An energy-efficient catalytic system for the one-pot production of 1-octanol from biomass-derived furfural-acetone (FFA) under mild conditions in water was developed, by sequential hydrogenation/hydrogenolysis over a hydrophilic Pd/NbOPO4 catalyst. A strategy of creating an intentional “phase problem” has been employed to prevent the over-hydrogenolysis of 1-octanol into n-octane and therefore increased the selectivity to 1-octanol. The effects of reaction conditions as well as a variety of noble-metal loaded bifunctional catalysts have been systematically investigated to maximize the yield of 1-octanol. Moreover, the addition of liquid acids to the catalytic system further enhanced the selectivity towards the formation of 1-octanol. There is a strong correlation between the acid strength of an acidic additive and the sum yield of 1-octanol and octane. With the addition of TfOH, the highest yield of 1-octanol (62.7%) was obtained from one-pot conversion of biomass-derived FFA over Pd/NbOPO4.

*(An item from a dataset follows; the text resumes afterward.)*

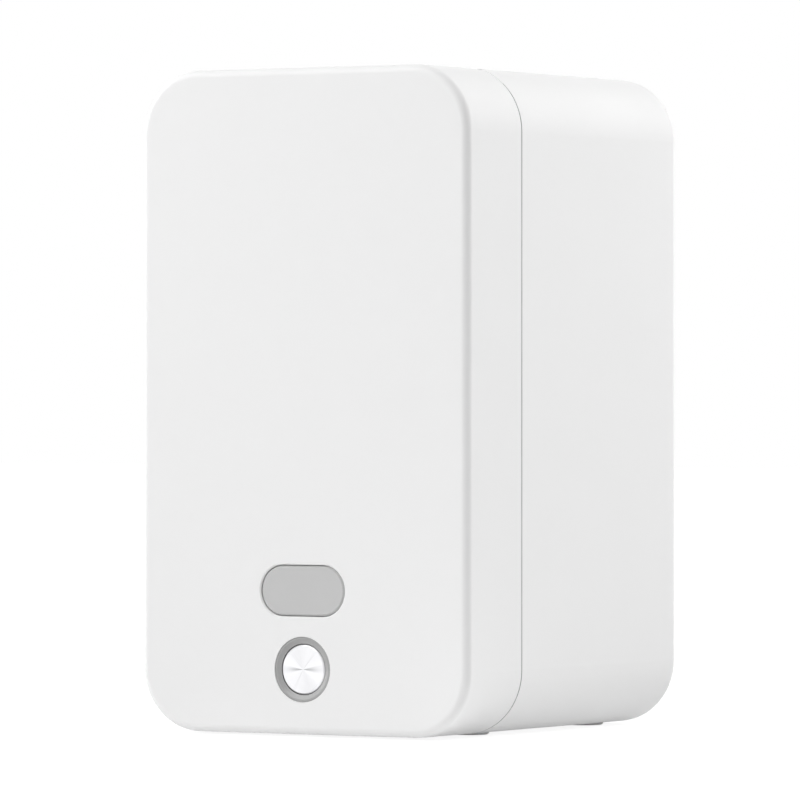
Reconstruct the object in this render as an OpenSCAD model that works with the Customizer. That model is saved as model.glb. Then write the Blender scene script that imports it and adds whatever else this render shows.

Recent advances in heterogeneous catalytic conversion of glucose to 5-hydroxymethylfurfural via green routes

With concerns of diminishing fossil fuel reserves and environmental deterioration, great efforts have been made to explore novel approaches of efficiently utilizing bio-renewable feedstocks to produce chemicals and fuels. 5-Hydroxymethylfurfural (HMF), generated from dehydration of six-carbon ketose, is regarded as a primary and versatile renewable building block to realize the goal of production of these high valued products from renewable biomass resources transformation. In this review, we summarize the recent advances via green routes in the heterogeneous reaction system for the catalytic production of HMF from glucose conversion, and emphasize reaction pathways of these reaction approaches based on the fundamental mechanistic chemistry as well as highlight the challenges (such as separation and purification of products, reusing and regeneration of catalyst, recycling solvent) in this field.